# [What this task involves]
Look through the data below. Collect every line where the word "scene" occurs.

Start Dataset excerpt

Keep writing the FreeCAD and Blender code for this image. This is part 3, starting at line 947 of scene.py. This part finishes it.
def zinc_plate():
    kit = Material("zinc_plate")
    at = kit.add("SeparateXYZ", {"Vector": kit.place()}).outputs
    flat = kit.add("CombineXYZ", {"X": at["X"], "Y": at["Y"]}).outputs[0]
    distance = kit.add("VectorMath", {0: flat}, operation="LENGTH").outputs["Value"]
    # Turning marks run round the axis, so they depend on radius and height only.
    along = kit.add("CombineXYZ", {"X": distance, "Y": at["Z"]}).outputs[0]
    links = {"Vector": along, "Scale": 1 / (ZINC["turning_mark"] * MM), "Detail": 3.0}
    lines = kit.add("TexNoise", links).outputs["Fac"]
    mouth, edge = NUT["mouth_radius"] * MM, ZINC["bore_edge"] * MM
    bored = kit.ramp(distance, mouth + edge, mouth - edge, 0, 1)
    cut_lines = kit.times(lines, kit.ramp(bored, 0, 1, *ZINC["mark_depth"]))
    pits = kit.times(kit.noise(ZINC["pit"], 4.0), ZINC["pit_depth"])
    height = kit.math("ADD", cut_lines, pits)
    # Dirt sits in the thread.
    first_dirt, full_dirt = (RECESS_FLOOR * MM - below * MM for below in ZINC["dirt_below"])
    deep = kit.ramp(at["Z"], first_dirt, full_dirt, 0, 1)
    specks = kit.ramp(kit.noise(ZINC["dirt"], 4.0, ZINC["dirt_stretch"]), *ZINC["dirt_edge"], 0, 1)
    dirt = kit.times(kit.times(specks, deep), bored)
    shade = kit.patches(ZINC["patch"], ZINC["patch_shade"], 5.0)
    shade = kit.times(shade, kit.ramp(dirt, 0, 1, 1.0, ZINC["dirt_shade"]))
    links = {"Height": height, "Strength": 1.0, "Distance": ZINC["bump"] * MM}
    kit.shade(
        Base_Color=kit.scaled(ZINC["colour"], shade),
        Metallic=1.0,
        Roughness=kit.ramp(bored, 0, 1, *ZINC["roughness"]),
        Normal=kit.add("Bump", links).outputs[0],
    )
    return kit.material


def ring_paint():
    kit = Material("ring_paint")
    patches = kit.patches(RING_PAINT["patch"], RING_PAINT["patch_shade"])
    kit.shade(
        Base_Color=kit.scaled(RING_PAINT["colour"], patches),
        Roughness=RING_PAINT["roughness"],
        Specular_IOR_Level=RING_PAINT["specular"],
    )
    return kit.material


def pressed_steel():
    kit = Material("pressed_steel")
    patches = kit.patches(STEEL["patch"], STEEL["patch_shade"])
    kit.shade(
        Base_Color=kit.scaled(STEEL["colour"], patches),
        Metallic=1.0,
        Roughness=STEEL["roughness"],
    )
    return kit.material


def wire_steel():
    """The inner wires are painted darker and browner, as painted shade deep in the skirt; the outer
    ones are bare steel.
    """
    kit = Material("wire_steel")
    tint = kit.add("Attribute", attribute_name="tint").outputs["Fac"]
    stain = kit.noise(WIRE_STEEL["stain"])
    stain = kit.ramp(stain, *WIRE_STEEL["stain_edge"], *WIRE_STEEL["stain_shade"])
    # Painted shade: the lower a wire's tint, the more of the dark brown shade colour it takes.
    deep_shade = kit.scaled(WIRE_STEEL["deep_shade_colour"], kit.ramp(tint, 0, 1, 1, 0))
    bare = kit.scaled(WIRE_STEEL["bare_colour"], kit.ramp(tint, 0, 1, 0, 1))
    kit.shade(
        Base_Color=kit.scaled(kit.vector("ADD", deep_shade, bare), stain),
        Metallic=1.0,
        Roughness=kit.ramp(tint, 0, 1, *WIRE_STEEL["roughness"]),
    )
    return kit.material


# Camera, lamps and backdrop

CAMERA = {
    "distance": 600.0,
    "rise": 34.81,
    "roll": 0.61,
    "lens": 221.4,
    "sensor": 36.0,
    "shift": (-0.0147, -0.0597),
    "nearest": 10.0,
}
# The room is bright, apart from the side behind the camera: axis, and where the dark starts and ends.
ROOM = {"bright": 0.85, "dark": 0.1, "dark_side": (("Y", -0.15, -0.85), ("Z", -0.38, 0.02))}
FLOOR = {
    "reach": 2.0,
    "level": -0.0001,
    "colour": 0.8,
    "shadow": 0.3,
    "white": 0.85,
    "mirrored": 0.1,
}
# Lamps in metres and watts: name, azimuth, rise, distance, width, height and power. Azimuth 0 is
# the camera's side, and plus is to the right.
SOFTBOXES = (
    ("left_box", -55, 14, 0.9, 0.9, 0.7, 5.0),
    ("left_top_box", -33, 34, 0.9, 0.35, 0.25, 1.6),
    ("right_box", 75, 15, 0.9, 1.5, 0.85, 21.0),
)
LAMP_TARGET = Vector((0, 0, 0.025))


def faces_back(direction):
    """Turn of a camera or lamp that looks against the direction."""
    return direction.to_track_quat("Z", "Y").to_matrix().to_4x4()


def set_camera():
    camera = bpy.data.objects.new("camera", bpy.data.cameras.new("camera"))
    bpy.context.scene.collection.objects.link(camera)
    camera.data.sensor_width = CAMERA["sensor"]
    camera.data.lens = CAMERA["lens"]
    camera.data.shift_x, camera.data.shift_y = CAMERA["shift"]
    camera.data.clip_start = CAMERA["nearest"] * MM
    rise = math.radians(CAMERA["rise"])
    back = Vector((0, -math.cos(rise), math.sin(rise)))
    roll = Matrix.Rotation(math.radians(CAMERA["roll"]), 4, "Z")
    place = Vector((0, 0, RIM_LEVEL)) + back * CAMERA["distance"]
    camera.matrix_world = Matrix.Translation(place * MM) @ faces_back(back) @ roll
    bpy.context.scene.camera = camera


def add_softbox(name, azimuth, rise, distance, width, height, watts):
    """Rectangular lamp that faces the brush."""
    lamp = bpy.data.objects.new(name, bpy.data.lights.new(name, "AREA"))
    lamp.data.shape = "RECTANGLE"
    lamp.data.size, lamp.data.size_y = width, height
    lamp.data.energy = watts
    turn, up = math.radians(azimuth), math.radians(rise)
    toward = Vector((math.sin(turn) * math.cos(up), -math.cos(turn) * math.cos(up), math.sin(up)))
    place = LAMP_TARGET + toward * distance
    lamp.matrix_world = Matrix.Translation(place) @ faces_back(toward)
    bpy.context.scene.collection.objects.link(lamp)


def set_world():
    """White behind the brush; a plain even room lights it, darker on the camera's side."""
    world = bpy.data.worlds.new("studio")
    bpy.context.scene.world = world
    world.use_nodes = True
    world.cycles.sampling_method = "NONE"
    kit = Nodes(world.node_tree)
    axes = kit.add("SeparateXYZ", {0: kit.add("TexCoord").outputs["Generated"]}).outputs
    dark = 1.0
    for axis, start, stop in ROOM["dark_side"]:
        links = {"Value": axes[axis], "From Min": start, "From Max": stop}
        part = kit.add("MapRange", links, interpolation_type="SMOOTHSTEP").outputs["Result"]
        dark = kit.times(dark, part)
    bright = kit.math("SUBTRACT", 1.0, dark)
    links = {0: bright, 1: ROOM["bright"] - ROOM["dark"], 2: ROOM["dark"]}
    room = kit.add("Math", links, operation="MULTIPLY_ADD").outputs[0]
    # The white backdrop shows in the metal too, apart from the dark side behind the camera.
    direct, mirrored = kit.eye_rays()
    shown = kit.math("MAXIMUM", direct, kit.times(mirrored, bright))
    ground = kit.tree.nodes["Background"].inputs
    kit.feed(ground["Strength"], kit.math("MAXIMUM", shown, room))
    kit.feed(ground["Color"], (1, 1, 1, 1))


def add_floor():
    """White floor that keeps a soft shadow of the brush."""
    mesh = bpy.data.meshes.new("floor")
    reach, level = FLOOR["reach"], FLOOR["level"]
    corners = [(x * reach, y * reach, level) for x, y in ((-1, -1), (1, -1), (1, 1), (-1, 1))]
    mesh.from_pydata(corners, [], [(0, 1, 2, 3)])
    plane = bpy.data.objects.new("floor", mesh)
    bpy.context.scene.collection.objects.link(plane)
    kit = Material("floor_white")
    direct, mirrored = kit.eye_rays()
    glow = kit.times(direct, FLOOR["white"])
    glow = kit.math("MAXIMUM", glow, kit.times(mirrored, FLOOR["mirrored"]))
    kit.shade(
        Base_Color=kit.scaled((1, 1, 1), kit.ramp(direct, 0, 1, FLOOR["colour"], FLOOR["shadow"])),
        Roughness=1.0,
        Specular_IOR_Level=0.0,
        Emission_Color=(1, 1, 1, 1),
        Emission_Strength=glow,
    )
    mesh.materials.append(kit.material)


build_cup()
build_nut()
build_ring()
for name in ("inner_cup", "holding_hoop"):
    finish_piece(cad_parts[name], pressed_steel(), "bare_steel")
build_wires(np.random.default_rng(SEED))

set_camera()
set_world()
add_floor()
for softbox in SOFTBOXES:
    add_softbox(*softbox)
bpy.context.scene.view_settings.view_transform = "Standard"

End Dataset excerpt

# [Exercise solution]
Keep writing the FreeCAD and Blender code for this image. This is part 3, starting at line 947 of scene.py. This part finishes it.
    bpy.context.scene.collection.objects.link(camera)
    bpy.context.scene.camera = camera
    bpy.context.scene.collection.objects.link(lamp)
    bpy.context.scene.world = world
    bpy.context.scene.collection.objects.link(plane)
bpy.context.scene.view_settings.view_transform = "Standard"